In the case of Church-related health and welfare agencies, regardless of whether there is Government funding or not, churches do not discriminate in provision of these services, it’s against the religion. Further, for these agencies in the employment of professional staff, the normal requirement for staff is to respect the religious mission of the facility and therefore to abide by its code of ethics while engaged in employment within it, whether paid or voluntary.
It may be difficult for those professing no religion, and especially those antagonistic toward religion to understand this, but how to live in the light of religious belief is a vitally important issue for religious communities.
Actually, I think Marr is on the wrong track.
If I were Marr I would be much more worried about other provisions in the Government’s proposed legislation.
I, as a religious person, find Marr’s reference to those of religious faith as ‘bigots’ deeply offensive and insulting. How dare he call religious persons arguing for the retention of existing law, ‘bigots’!
Under section 19(2) of the Bill and assuming it is enacted as is, I am entitled to go to the Australian Human Rights Commission as a complainant alleging ‘unfavourable treatment’ by Marr on the basis of conduct that offends and insults me who will then need to appear before the Commission as respondent (section 89 of the Act). As respondent it will be up to him to prove his innocence.
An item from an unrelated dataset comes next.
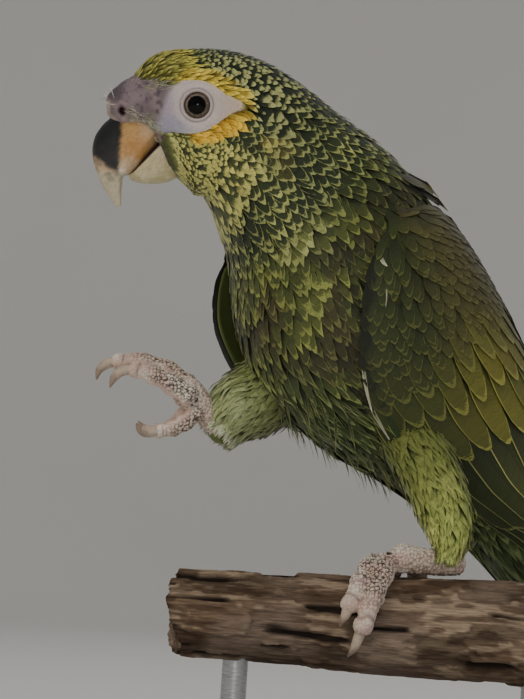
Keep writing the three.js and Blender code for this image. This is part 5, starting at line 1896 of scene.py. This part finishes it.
# Weathered hardwood without bark: grey-brown and dry, with fibres drawn 0.5 mm wide.
def woodMaterial():
    material, tree, shader = newMaterial("weathered branch wood", Roughness=0.85, IOR=1.5,
                                         Specular_IOR_Level=0.25)
    fibre = noiseAt(tree, objectPlace(tree, (0.09, 1.0, 1.0)), 2000, 4.0, 0.6)
    tint = shaded(tree, read(tree, "tint", "Color"), fibre, (0.3, 0.7), (0.55, 1.3))
    applySurface(tree, shader, tint, fibre, 0.6, 0.0004)
    return material


stand = {
    "width": 170, "depth": 120, "height": 9, "corner": 14, "edge": 1.5,
    "rodRadius": 4, "rods": {"left": 48, "right": -45}, "rodTop": 74,
}


# The base: a rounded rectangle, drawn in at top and bottom by a quarter round.
def buildBase(material):
    quarter = np.linspace(0, np.pi / 2, 13)
    turns = np.concatenate([quarter + k * np.pi / 2 for k in range(4)])
    cornerX = np.repeat([1, -1, -1, 1], 13) * (stand["width"] / 2 - stand["corner"])
    cornerY = np.repeat([1, 1, -1, -1], 13) * (stand["depth"] / 2 - stand["corner"])
    bend = np.linspace(0, np.pi / 2, 6)
    inset = stand["edge"] * np.concatenate([1 - np.sin(bend), 1 - np.cos(bend)])
    height = np.concatenate([stand["edge"] * (1 - np.cos(bend)),
                             stand["height"] - stand["edge"] * (1 - np.sin(bend))])
    radius = stand["corner"] - inset[:, None]
    inner = np.array([0.9, 0.6, 0.3])[:, None]
    ring = np.stack([cornerX + radius * np.cos(turns), cornerY + radius * np.sin(turns),
                     height[:, None] + 0 * turns], -1)
    flatten = lambda edge: edge * np.concatenate([inner, inner, 1 + 0 * inner], axis=1)[:, None]
    grid = np.concatenate([flatten(ring[0])[::-1], ring, flatten(ring[-1])])
    points, faces = closedBody(grid)
    piece = makePiece("stand_base_board", points, faces, material, sharpOver=40)
    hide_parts("stand_base")


# Two upright rods from the base into the branch, a little drawn in at the foot.
def buildRods(material):
    around = circle(48)
    for name, x in stand["rods"].items():
        radius = np.array([0.8, 1.0, 1.0, 1.0])[:, None] * stand["rodRadius"]
        z = np.array([stand["height"] + 0.02, stand["height"] + 0.5, 40.0, stand["rodTop"]])[:, None]
        grid = np.stack([x + radius * np.cos(around), radius * np.sin(around), z + 0 * around], -1)
        points, faces = closedBody(grid)
        piece = makePiece(f"stand_rod_{name}_steel", points, faces, material, sharpOver=40)
        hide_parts(f"stand_rod_{name}")


# Board sprayed with charcoal paint: satin, with the spray's fine orange peel, 1.5 mm across.
def paintMaterial():
    material, tree, shader = newMaterial("charcoal satin paint on board", Roughness=0.42, IOR=1.5)
    peel, soft = noiseAt(tree, objectPlace(tree), 650, 2.0), noiseAt(tree, objectPlace(tree), 40, 3.0)
    tint = blendColours(tree, ramp(tree, soft, 0.3, 0.7), colour("#29292b"), colour("#343436"))
    applySurface(tree, shader, tint, peel, 0.12, 0.0002)
    return material


# Brushed stainless steel rod: brush lines run round it, 0.15 mm apart.
def steelMaterial():
    material, tree, shader = newMaterial("brushed stainless steel", Metallic=1.0)
    brush = noiseAt(tree, objectPlace(tree, (0.05, 0.05, 1.0)), 6500, 2.0)
    tint = blendColours(tree, ramp(tree, brush, 0.3, 0.7), colour("#9c9da0"), colour("#c3c4c7"))
    tree.links.new(mapped(tree, brush, (0.3, 0.7), (0.24, 0.42)), shader.inputs["Roughness"])
    applySurface(tree, shader, tint, brush, 0.1, 0.0001)
    return material


studio = {"floor": 1600.0, "fillet": 800.0, "height": 2400.0}


# A plain pale room: a floor that turns up into a wall all round, with its inner face shown.
def buildStudio():
    bend = np.linspace(0, np.pi / 2, 16)
    radius = np.concatenate([[1.0, 400.0, 900.0], studio["floor"] + studio["fillet"] * np.sin(bend),
                             [studio["floor"] + studio["fillet"]] * 2])
    z = np.concatenate([[0.0, 0.0, 0.0], studio["fillet"] * (1 - np.cos(bend)), [1600.0, studio["height"]]])
    around = circle(96)
    grid = np.stack([radius[:, None] * np.cos(around), radius[:, None] * np.sin(around),
                     z[:, None] + 0 * around], -1)
    rows, columns = grid.shape[:2]
    faces = gridQuads(np.arange(rows * columns).reshape(rows, columns), closed=True)
    mesh = bpy.data.meshes.new("studio_floor")
    mesh.from_pydata(grid.reshape(-1, 3) * mm, [], faces.tolist())
    mesh.polygons.foreach_set("use_smooth", np.ones(len(faces), bool))
    material, tree, shader = newMaterial("matt pale paper", Roughness=0.9)
    soft = noiseAt(tree, objectPlace(tree), 3.0, 2.0)
    paper = blendColours(tree, soft, colour("#efede9"), colour("#f3f1ed"))
    tree.links.new(paper, shader.inputs["Base Color"])
    mesh.materials.append(material)
    room = addObject("studio_floor", mesh)


lights = {  # place in metres, size in metres, power in watts, colour
    "key": ((-0.75, -0.85, 1.15), 0.9, 9.5, "#fff8ef"),
    "fill": ((0.9, -0.9, 0.55), 1.2, 2.2, "#eef3ff"),
    "rim": ((0.55, 0.9, 0.95), 0.9, 2.5, "#ffffff"),
    "front": ((-0.06, -0.58, 0.21), 0.13, 0.45, "#ffffff"),  # small, for the glint in the eye
}


# The matrix that stands an object at a place, its X, Y and Z along the directions right, up and back.
def matrixOf(right, up, back, at):
    matrix = np.eye(4)
    matrix[:3] = np.column_stack([right, up, back, at])
    return Matrix(matrix.tolist())


# Disks of light aimed at the middle of the bird, and dim light from all round.
def buildLights():
    for name, (place, size, power, tint) in lights.items():
        data = bpy.data.lights.new(name, "AREA")
        data.shape = "DISK"
        data.size = size
        data.energy = power
        data.color = colour(tint)[:3]
        back = unit(np.array(place) - [0.0, 0.0, 0.15])
        right = unit(np.cross([0, 0, 1], back))
        lamp = addObject(name, data)
        lamp.matrix_world = matrixOf(right, np.cross(back, right), back, place)
        lamp.visible_camera = False
        lamp.visible_glossy = name == "front"
    world = bpy.data.worlds.new("studio air")
    world.use_nodes = True
    air = world.node_tree.nodes["Background"].inputs
    air["Color"].default_value = colour("#dfe3e8")
    air["Strength"].default_value = 0.3
    bpy.context.scene.world = world


camera = {
    "at": (-0.0430, -0.4749, 0.1020),
    "rise": 8.0,  # degrees, how far it looks up
    "tilt": 3.7,  # degrees, its turn about its own line of sight
    "lens": 77.25,
}


# The camera looks along +Y, raised by its rise, and is turned about its line of sight by its tilt.
def buildCamera():
    rise, tilt = np.radians(camera["rise"]), np.radians(camera["tilt"])
    right = np.array([1.0, 0.0, 0.0])
    up = np.array([0.0, -np.sin(rise), np.cos(rise)])
    forward = np.array([0.0, np.cos(rise), np.sin(rise)])
    tiltedRight = right * np.cos(tilt) + up * np.sin(tilt)
    tiltedUp = -right * np.sin(tilt) + up * np.cos(tilt)
    data = bpy.data.cameras.new("camera")
    data.sensor_width = 36
    data.lens = camera["lens"]
    view = addObject("camera", data)
    view.matrix_world = matrixOf(tiltedRight, tiltedUp, -forward, camera["at"])
    bpy.context.scene.camera = view


buildCamera()
buildLights()
buildStudio()
print("camera, lights and room ready")
smallFeathers = featherMaterial("contour feathers, keratin", 0.4)
flightFeathers = featherMaterial("flight feathers, keratin", 0.3, shaft=0.35)
buildBodyCoat(smallFeathers)
buildScapulars(smallFeathers)
buildTail(flightFeathers)
for side in ("left", "right"):
    buildWingCoat(side, smallFeathers, flightFeathers)
    buildThighCoat(side, smallFeathers)
print("coat ready")
buildSkin()
eyes = eyeMaterial()
buildEye(1, "eyeball_left", "eye_left", eyes)
buildEye(-1, "eyeball_right", "eye_right", eyes)
buildCere(skinMaterial())
darkHorn, paleHorn = hornMaterial("dark bill horn", 0.4), hornMaterial("pale bill horn", 0.42)
billPiece("bill_upper_horn", upperBill, darkHorn, "bill_upper", upperBillPaint)
billPiece("bill_lower_horn", lowerBill, paleHorn, "bill_lower", lowerBillPaint)
buildClaws(hornMaterial("claw horn", 0.45))
print("head and feet ready")
buildPerch(woodMaterial())
buildBase(paintMaterial())
buildRods(steelMaterial())
print("branch and stand ready")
Now Marr and I have only got to this position because in section 22 of the Bill, the Government has chosen to depart from the custom of limiting anti-discrimination law to vertical relationships, that is to relationships involving ‘responsibility, authority or power’ as in the employment situation, to extend anti-discrimination law to the regulation of behaviour between all kinds of relationships, both horizontal as well as vertical, even permitting a person to allege discrimination on the basis of a particular attribute against his neighbour, such as I am proposing against Marr.
As I say, instead of mining for specks in the eye – I know they look like logs to him, but they really are specks, Marr, given his customary flamboyance, would be better to stop and protest what is going to cause him real grief in the future if the Bill is not changed.